Imaginen lo que supone un desahucio. Imaginen lo que significa salir de tu casa, abandonarla, dejar atrás tus huellas, fantasmas y memoria. Y además hacerlo obligado, tras haberlo intentado todo, después de un largo proceso de deterioro económico, social, personal. Dejar tu casa forzado por una sentencia judicial, perdiendo la propiedad pero quedándote con parte de la deuda. Con la frialdad de un burofax, de un funcionario judicial que comunica la fecha de lanzamiento. Imaginen la intemperie. Imaginen la situación cruel por la que han pasado decenas de miles de familias en la última década. Todavía hoy, pues los desahucios no han terminado.

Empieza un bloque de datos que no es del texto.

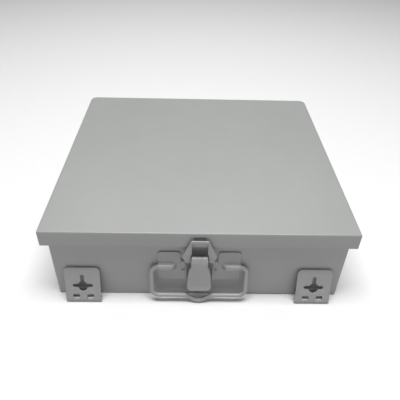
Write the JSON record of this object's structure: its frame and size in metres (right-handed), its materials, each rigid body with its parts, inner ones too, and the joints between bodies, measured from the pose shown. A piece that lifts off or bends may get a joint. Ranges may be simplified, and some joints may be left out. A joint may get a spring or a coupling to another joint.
{
  "type": "fiber termination box",
  "caption": "Shallow steel wall case with a hinged lid, draw latch, wire handle and fold-out keyhole ears, for terminating and splicing fibre cables.",
  "frame": {"origin": "centre of the case's back face, which it lies on", "axes": "+X to the right seen from the latch, +Y towards the lid's hinge, +Z out of the back face towards the lid"},
  "size_m": [0.3436, 0.3357, 0.102],
  "materials": {
    "grey_paint": "fine textured semi-gloss powder coat",
    "zinc_steel": "bright zinc plated",
    "black_rubber": "matt",
    "gasket_foam": "closed-cell foam",
    "tray_plastic": "satin moulded",
    "clear_plastic": "clear, polished",
    "holder_rubber": "soft matt",
    "adapter_blue": "moulded",
    "cap_plastic": "moulded",
    "brass": "bright"
  },
  "bodies": {
    "case": {"case_base": "grey_paint", "hinge_leaf_case": "zinc_steel", "hinge_pin": "zinc_steel", "hinge_rivets": "grey_paint", "latch_plate": "grey_paint", "latch_bracket": "grey_paint", "latch_pin": "zinc_steel", "latch_rivets": "grey_paint", "ear_pins": "zinc_steel", "ear_rivets": "grey_paint", "ear_bracket_front_left": "grey_paint", "ear_bracket_front_right": "grey_paint", "ear_bracket_rear_left": "grey_paint", "ear_bracket_rear_right": "grey_paint", "grommet_left_front": "black_rubber", "grommet_left_rear": "black_rubber", "grommet_right_front": "black_rubber", "grommet_right_rear": "black_rubber", "clamp_base_left_front": "tray_plastic", "clamp_base_left_rear": "tray_plastic", "clamp_base_right_front": "tray_plastic", "clamp_base_right_rear": "tray_plastic", "clamp_strap_left_front": "tray_plastic", "clamp_strap_left_rear": "tray_plastic", "clamp_strap_right_front": "tray_plastic", "clamp_strap_right_rear": "tray_plastic", "clamp_screws": "zinc_steel", "splice_tray": "tray_plastic", "tray_posts": "zinc_steel", "tray_screws": "zinc_steel", "tray_cover_pins": "zinc_steel", "splice_holder_front": "holder_rubber", "splice_holder_rear": "holder_rubber", "adapter_panel": "grey_paint", "adapter_1": "adapter_blue", "adapter_2": "adapter_blue", "adapter_3": "adapter_blue", "adapter_4": "adapter_blue", "adapter_5": "adapter_blue", "adapter_6": "adapter_blue", "adapter_7": "adapter_blue", "adapter_8": "adapter_blue", "dust_caps": "cap_plastic", "fibre_spool_left": "tray_plastic", "fibre_spool_right": "tray_plastic", "floor_screws": "zinc_steel", "earth_stud": "brass", "earth_nuts": "brass"},
    "lid": {"lid": "grey_paint", "lid_gasket": "gasket_foam", "hinge_leaf_lid": "zinc_steel"},
    "lever": {"latch_lever": "grey_paint", "hook_pin": "zinc_steel"},
    "hook": {"latch_hook": "grey_paint"},
    "handle": {"carry_handle": "grey_paint"},
    "tray_cover": {"tray_cover": "clear_plastic"},
    "ear_front_left": {"ear_front_left": "grey_paint"},
    "ear_front_right": {"ear_front_right": "grey_paint"},
    "ear_rear_left": {"ear_rear_left": "grey_paint"},
    "ear_rear_right": {"ear_rear_right": "grey_paint"}
  },
  "joints": [
    {"name": "lid_swing", "type": "hinge", "parent": "case", "child": "lid", "pos_m": [0, 0.1562, 0.0797], "axis": [-1, 0, 0], "range_deg": [0, 130]},
    {"name": "lever_swing", "type": "hinge", "parent": "case", "child": "lever", "pos_m": [0, -0.1626, 0.0675], "axis": [-1, 0, 0], "range_deg": [0, 100]},
    {"name": "hook_swing", "type": "hinge", "parent": "lever", "child": "hook", "pos_m": [0, -0.1595, 0.0605], "axis": [-1, 0, 0], "range_deg": [-100, 0]},
    {"name": "handle_swing", "type": "hinge", "parent": "case", "child": "handle", "pos_m": [0, -0.1563, 0.0486], "axis": [-1, 0, 0], "range_deg": [-9, 95]},
    {"name": "tray_cover_swing", "type": "hinge", "parent": "case", "child": "tray_cover", "pos_m": [-0.042, -0.0197, 0.0242], "axis": [-1, 0, 0], "range_deg": [0, 38]},
    {"name": "ear_swing_front_left", "type": "hinge", "parent": "case", "child": "ear_front_left", "pos_m": [-0.132, -0.1646, 0.003], "axis": [1, 0, 0], "range_deg": [0, 105.95]},
    {"name": "ear_swing_front_right", "type": "hinge", "parent": "case", "child": "ear_front_right", "pos_m": [0.132, -0.1646, 0.003], "axis": [1, 0, 0], "range_deg": [0, 105.95]},
    {"name": "ear_swing_rear_left", "type": "hinge", "parent": "case", "child": "ear_rear_left", "pos_m": [-0.132, 0.1646, 0.003], "axis": [-1, 0, 0], "range_deg": [0, 105.95]},
    {"name": "ear_swing_rear_right", "type": "hinge", "parent": "case", "child": "ear_rear_right", "pos_m": [0.132, 0.1646, 0.003], "axis": [-1, 0, 0], "range_deg": [0, 105.95]}
  ],
  "couplings": [
    {"joint": "hook_swing", "follows": "lever_swing", "ratio": -1}
  ]
}
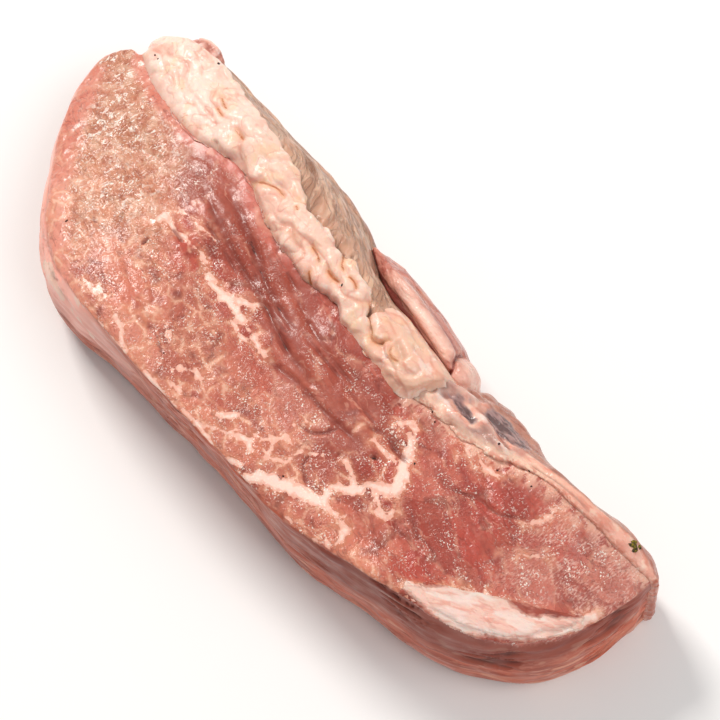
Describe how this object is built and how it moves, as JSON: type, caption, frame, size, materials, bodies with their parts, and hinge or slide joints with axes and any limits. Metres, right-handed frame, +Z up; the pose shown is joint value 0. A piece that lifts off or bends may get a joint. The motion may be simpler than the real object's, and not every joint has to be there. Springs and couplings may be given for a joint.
{
  "type": "raw picanha steak",
  "caption": "Thick raw beef rump cap steak lying cut face up, with a lumpy cream fat cap along its back edge and a folded side flap.",
  "frame": {"origin": "bottom centre of the whole steak, on the board", "axes": "+X along the steak to its narrow end, +Y to the fat cap, +Z up out of the cut face"},
  "size_m": [0.1982, 0.0726, 0.0371],
  "materials": {
    "lean_meat": "raw, moist cut muscle with pale marbling",
    "cream_fat": "raw, lumpy, softly shining beef fat",
    "pink_fat": "raw thin fat and membrane, moist",
    "flap_meat": "raw pink muscle under a pale skin",
    "strand_meat": "raw dark red muscle strands",
    "seam_fat": "raw layered white-pink fat"
  },
  "bodies": {
    "root": {"lean": "lean_meat", "fat_cap": "cream_fat", "rim_fat": "pink_fat", "side_flap": "flap_meat", "corner_lean": "strand_meat", "seam_fat": "seam_fat"}
  },
  "joints": []
}
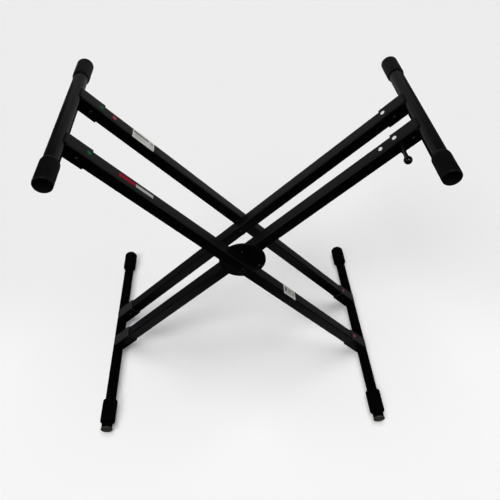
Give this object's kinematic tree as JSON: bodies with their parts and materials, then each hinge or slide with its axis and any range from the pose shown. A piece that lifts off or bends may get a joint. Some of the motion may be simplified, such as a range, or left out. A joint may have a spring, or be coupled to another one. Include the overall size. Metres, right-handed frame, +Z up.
{
  "type": "keyboard stand",
  "caption": "Folding double-braced X stand for a keyboard, with rubber-ended arms and legs, a disc-covered pivot lock and a pull knob that releases it.",
  "frame": {"origin": "on the floor, below the middle of the pivot line, at the centre of the overall plan", "axes": "+Z up, +Y towards the rear (the player stands at -Y), +X towards the side with the release knob"},
  "size_m": [0.7518, 0.615, 0.7787],
  "materials": {
    "black_steel": "satin black powder coat",
    "cover_steel": "gloss black powder coat",
    "grip_rubber": "black, ribbed lengthwise, semi-gloss",
    "foot_rubber": "matt black",
    "plug_plastic": "pale grey, matt",
    "zinc_plate": "zinc plated",
    "zinc_steel": "zinc plated",
    "spring_steel": "bright spring wire",
    "slider_plastic": "black nylon",
    "spacer_plastic": "black nylon",
    "knob_steel": "gloss black",
    "black_fastener": "black oxide, satin"
  },
  "bodies": {
    "outer_frame": {"front_pivot_bolt": "black_fastener", "front_pivot_nut": "black_fastener", "front_pivot_washer": "zinc_steel", "index_plate": "zinc_plate", "lock_cover": "cover_steel", "outer_arm": "black_steel", "outer_arm_bolt_front": "black_fastener", "outer_arm_bolt_rear": "black_fastener", "outer_arm_grip_front": "grip_rubber", "outer_arm_grip_rear": "grip_rubber", "outer_arm_socket_front": "black_steel", "outer_arm_socket_rear": "black_steel", "outer_brace_front": "black_steel", "outer_brace_rear": "black_steel", "outer_foot_sleeve_front": "foot_rubber", "outer_foot_sleeve_rear": "foot_rubber", "outer_leg": "black_steel", "outer_leg_bolt_front": "black_fastener", "outer_leg_bolt_rear": "black_fastener", "outer_leg_plug_front": "plug_plastic", "outer_leg_plug_rear": "plug_plastic", "outer_leg_socket_front": "black_steel", "outer_leg_socket_rear": "black_steel", "outer_pivot_bush_front": "zinc_steel", "outer_pivot_bush_rear": "zinc_steel", "plate_screw_arm_side": "black_fastener", "plate_screw_leg_side": "black_fastener", "rear_pivot_bolt": "black_fastener", "rear_pivot_nut": "black_fastener", "rear_pivot_spacer": "spacer_plastic", "rear_pivot_washer": "zinc_steel"},
    "inner_frame": {"inner_arm": "black_steel", "inner_arm_bolt_front": "black_fastener", "inner_arm_bolt_rear": "black_fastener", "inner_arm_grip_front": "grip_rubber", "inner_arm_grip_rear": "grip_rubber", "inner_arm_socket_front": "black_steel", "inner_arm_socket_rear": "black_steel", "inner_brace_front": "black_steel", "inner_brace_rear": "black_steel", "inner_foot_sleeve_front": "foot_rubber", "inner_foot_sleeve_rear": "foot_rubber", "inner_leg": "black_steel", "inner_leg_bolt_front": "black_fastener", "inner_leg_bolt_rear": "black_fastener", "inner_leg_plug_front": "plug_plastic", "inner_leg_plug_rear": "plug_plastic", "inner_leg_socket_front": "black_steel", "inner_leg_socket_rear": "black_steel", "inner_pivot_bush_front": "zinc_steel", "inner_pivot_bush_rear": "zinc_steel", "release_spring": "spring_steel", "spring_stop": "zinc_steel"},
    "release": {"lock_pawl": "zinc_steel", "lock_pin": "zinc_steel", "release_knob": "knob_steel", "release_rod": "zinc_steel", "release_slider": "slider_plastic"}
  },
  "joints": [
    {"name": "fold", "type": "hinge", "parent": "outer_frame", "child": "inner_frame", "pos_m": [0, 0, 0.3893], "axis": [0, -1, 0], "range_deg": [-20, 81]},
    {"name": "release", "type": "slide", "parent": "inner_frame", "child": "release", "axis": [0.6937, 0, 0.7203], "range_m": [0, 0.008], "stiffness_N_per_m": 800, "springref_m": -0.01, "deforming": ["release_spring"]}
  ]
}
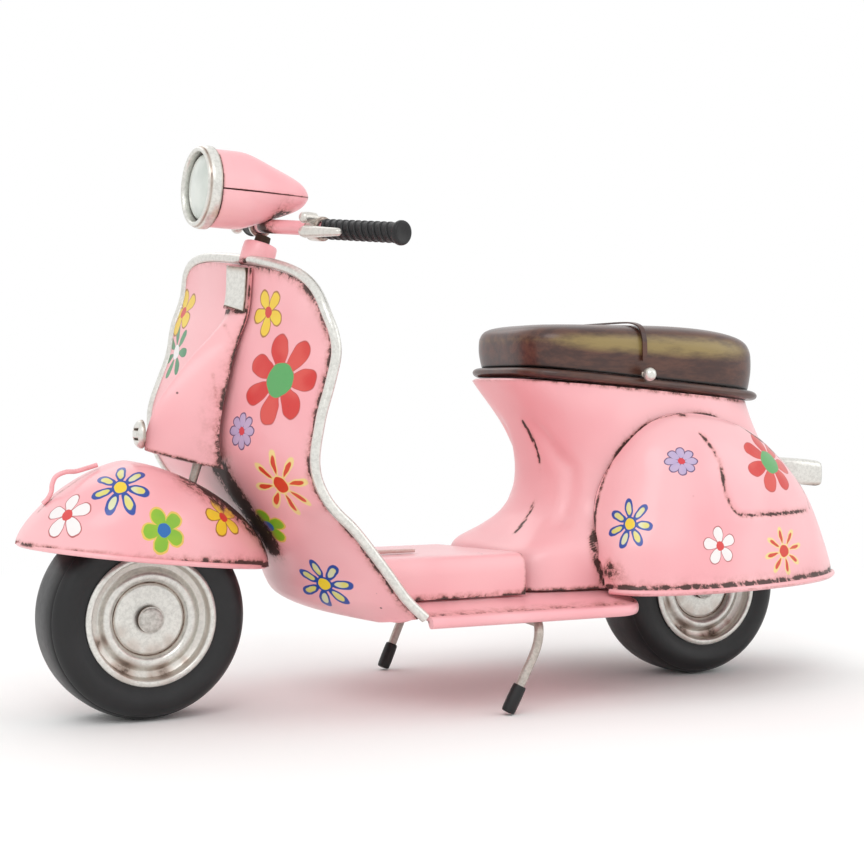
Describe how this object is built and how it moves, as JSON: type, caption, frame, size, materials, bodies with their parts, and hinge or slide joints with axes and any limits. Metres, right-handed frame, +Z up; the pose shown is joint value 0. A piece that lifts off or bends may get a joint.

Pero mejor no lo imaginen. Escúchenlo en primera persona. Que se lo cuenten los propios desahuciados. Acudan la semana que viene a la asamblea de la plataforma de afectados de su barrio, de su ciudad. Son asambleas abiertas, cualquiera puede entrar y participar. Solo hace falta que se sienten y escuchen. A quienes llegan por primera vez, con la orden de desahucio inminente, hundidos, muertos de miedo, sintiéndose fracasados. A quienes ya pasaron por eso y no solo se quitaron el miedo, la soledad y el fracaso, sino que ahora ayudan a que lo pierdan los recién llegados. A quienes ya sufrieron un desahucio meses, años atrás, y permanecen en la asamblea como activistas. Acudir a una asamblea antidesahucios es una experiencia por la que todos deberíamos pasar alguna vez. Aunque los desahucios no nos afecten. Aunque creamos que no nos afectan, que no son también un problema nuestro.

En 'Aquí vivió' hemos intentado compartir lo peor y lo mejor que nos ha pasado como sociedad en mucho tiempo. Lo peor son los desahucios, la manifestación más injusta de la crisis, una infamia que tiene responsables, que no es un desastre natural. Pero está también el reverso, más luminoso: lo mejor que nos ha pasado como sociedad en mucho tiempo: la lucha contra los desahucios, la experiencia admirable de tantas plataformas de afectados que por todo el país nos han dado una lección. Aprendámosla.